_Given data_.
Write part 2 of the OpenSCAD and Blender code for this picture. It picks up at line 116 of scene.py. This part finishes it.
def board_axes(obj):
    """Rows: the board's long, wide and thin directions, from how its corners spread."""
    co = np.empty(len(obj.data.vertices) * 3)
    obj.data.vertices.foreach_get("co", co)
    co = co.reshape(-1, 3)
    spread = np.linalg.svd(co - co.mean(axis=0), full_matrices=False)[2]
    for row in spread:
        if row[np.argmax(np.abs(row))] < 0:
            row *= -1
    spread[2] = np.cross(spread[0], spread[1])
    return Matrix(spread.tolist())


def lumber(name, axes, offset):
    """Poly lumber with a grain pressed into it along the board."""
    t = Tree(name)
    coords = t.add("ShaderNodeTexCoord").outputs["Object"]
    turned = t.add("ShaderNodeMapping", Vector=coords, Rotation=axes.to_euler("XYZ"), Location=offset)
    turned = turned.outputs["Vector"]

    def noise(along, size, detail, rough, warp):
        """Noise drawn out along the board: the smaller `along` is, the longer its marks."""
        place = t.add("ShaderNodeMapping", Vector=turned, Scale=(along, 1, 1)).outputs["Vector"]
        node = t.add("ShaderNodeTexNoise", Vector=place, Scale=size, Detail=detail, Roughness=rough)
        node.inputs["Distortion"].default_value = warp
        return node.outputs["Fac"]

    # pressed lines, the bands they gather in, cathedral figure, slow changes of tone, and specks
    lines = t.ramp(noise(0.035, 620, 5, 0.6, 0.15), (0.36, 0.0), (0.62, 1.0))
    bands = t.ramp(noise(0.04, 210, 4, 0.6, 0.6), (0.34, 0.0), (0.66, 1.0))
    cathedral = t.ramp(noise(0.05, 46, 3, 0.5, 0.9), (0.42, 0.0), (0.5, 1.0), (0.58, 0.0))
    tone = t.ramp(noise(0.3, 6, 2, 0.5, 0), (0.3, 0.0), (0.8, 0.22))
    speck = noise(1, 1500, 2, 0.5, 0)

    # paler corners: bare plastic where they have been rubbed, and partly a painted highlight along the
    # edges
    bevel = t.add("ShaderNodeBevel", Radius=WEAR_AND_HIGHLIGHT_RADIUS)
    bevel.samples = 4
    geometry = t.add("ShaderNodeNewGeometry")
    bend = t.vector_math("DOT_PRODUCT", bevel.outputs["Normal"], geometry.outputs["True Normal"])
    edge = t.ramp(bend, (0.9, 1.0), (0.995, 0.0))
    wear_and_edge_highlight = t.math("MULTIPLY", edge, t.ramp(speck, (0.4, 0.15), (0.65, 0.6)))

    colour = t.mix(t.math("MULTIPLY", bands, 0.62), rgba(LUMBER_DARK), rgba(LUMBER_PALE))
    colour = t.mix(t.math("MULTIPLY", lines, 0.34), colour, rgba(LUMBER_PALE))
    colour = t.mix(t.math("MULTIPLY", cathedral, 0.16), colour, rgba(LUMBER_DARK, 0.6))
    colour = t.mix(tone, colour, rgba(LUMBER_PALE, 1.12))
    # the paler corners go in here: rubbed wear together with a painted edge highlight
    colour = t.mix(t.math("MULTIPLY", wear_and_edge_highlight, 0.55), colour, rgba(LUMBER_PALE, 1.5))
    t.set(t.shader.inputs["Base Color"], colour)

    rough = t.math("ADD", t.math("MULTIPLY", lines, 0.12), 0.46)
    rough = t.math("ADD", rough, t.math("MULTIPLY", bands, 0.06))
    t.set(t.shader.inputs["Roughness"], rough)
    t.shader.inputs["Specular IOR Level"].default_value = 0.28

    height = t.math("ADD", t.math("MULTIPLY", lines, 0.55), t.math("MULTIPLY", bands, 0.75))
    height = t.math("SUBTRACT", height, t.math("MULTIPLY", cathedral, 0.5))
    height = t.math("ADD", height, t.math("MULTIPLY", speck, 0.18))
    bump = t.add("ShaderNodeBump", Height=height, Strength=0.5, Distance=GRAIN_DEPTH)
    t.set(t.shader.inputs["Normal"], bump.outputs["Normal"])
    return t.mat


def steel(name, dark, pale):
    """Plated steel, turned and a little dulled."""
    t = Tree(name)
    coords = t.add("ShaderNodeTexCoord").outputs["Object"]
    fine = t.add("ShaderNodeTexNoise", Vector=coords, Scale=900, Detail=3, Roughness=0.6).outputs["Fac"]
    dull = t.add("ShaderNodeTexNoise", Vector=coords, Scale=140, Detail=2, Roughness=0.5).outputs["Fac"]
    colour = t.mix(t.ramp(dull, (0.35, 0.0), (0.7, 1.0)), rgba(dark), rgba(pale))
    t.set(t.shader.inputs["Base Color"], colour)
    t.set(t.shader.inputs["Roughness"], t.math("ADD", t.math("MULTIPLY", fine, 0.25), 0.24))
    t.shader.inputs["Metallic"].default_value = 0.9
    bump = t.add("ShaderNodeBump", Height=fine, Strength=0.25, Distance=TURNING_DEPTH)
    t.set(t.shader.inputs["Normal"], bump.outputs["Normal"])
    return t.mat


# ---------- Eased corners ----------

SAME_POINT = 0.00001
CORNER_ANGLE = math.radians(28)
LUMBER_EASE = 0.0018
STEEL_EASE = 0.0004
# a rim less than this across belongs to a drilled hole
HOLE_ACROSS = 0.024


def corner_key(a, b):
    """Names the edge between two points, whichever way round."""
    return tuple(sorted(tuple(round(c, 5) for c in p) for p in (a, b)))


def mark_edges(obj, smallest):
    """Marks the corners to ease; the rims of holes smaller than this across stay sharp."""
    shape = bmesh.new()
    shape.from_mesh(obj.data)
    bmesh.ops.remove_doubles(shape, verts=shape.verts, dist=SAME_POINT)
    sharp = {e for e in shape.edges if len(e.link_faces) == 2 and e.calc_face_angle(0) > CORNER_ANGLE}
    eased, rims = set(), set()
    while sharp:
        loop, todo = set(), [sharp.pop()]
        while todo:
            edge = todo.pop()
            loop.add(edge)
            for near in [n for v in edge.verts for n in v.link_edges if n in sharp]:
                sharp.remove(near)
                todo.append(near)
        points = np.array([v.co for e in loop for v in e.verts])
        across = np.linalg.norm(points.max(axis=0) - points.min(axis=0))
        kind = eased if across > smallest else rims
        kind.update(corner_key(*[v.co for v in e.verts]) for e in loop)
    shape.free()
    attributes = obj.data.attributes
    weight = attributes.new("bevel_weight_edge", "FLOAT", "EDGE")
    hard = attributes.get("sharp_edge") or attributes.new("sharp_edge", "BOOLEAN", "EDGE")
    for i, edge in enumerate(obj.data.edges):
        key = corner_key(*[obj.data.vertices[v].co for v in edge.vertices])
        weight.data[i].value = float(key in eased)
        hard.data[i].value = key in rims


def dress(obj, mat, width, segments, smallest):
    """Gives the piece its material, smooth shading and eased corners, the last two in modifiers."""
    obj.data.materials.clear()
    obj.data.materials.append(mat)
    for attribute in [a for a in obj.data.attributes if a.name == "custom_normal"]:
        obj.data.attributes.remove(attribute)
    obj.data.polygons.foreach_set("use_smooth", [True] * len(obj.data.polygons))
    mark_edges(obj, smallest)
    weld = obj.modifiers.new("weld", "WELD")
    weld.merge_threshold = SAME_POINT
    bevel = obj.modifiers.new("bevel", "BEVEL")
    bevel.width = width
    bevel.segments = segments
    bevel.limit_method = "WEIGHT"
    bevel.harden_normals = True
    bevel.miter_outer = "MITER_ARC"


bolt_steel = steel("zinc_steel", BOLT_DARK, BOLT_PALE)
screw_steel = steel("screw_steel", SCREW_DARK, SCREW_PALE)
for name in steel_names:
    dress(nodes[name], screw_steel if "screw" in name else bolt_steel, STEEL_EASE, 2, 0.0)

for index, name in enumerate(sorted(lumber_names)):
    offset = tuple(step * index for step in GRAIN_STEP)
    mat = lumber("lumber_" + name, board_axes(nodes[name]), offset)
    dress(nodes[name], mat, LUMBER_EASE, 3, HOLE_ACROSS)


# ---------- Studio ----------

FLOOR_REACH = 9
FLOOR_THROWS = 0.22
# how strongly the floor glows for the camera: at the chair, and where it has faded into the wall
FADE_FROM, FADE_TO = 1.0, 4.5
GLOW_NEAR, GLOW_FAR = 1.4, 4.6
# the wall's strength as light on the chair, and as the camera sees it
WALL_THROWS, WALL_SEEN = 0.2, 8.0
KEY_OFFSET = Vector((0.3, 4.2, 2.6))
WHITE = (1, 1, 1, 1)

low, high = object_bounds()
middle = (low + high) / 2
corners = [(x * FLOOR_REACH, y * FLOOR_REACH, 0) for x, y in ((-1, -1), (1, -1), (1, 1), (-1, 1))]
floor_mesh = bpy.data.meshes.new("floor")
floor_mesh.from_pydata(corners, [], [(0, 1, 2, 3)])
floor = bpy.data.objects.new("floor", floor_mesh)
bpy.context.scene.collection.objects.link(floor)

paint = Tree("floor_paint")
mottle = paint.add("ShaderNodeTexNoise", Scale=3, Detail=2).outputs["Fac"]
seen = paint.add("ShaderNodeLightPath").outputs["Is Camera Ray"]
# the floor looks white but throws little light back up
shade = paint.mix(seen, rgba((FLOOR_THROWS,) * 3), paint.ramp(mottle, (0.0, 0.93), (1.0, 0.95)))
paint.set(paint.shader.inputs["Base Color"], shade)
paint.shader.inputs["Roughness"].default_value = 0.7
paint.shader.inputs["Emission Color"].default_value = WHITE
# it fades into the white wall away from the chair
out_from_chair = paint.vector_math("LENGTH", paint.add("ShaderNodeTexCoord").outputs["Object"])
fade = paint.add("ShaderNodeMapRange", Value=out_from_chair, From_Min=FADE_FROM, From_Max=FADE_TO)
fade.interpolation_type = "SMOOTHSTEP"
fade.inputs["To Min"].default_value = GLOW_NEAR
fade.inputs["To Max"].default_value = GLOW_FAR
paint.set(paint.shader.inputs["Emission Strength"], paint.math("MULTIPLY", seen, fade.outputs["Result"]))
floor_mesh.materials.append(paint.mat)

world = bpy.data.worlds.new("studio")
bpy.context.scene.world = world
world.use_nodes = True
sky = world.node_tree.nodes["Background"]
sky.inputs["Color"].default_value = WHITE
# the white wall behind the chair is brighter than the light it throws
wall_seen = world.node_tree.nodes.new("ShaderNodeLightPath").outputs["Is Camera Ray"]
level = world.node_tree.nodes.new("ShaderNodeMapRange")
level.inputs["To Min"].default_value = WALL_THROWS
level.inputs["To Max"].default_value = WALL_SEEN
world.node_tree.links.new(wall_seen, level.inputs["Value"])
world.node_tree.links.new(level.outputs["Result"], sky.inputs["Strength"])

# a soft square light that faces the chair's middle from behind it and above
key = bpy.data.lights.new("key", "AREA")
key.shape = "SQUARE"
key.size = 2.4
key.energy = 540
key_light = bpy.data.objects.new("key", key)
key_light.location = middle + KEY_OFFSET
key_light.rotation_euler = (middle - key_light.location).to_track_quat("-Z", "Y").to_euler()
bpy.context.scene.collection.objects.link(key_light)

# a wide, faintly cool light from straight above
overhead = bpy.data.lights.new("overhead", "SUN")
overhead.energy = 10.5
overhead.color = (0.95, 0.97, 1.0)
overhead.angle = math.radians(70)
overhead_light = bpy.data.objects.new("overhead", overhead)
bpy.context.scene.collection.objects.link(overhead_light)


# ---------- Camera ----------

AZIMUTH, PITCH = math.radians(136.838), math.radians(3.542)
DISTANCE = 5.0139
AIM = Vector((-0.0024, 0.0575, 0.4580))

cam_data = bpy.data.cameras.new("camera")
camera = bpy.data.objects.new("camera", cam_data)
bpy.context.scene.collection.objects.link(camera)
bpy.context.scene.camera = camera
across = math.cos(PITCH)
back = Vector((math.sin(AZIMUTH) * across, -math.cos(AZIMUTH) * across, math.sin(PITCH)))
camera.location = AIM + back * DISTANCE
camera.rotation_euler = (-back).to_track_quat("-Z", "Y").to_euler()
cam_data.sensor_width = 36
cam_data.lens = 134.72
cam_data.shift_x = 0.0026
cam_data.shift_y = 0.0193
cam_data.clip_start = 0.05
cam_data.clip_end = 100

_Task goal_. Print the listing above from its first line through the line with "return Matrix(spread.tolist())", and stop there.

_Reply_.
Write part 2 of the OpenSCAD and Blender code for this picture. It picks up at line 116 of scene.py. This part finishes it.
def board_axes(obj):
    """Rows: the board's long, wide and thin directions, from how its corners spread."""
    co = np.empty(len(obj.data.vertices) * 3)
    obj.data.vertices.foreach_get("co", co)
    co = co.reshape(-1, 3)
    spread = np.linalg.svd(co - co.mean(axis=0), full_matrices=False)[2]
    for row in spread:
        if row[np.argmax(np.abs(row))] < 0:
            row *= -1
    spread[2] = np.cross(spread[0], spread[1])
    return Matrix(spread.tolist())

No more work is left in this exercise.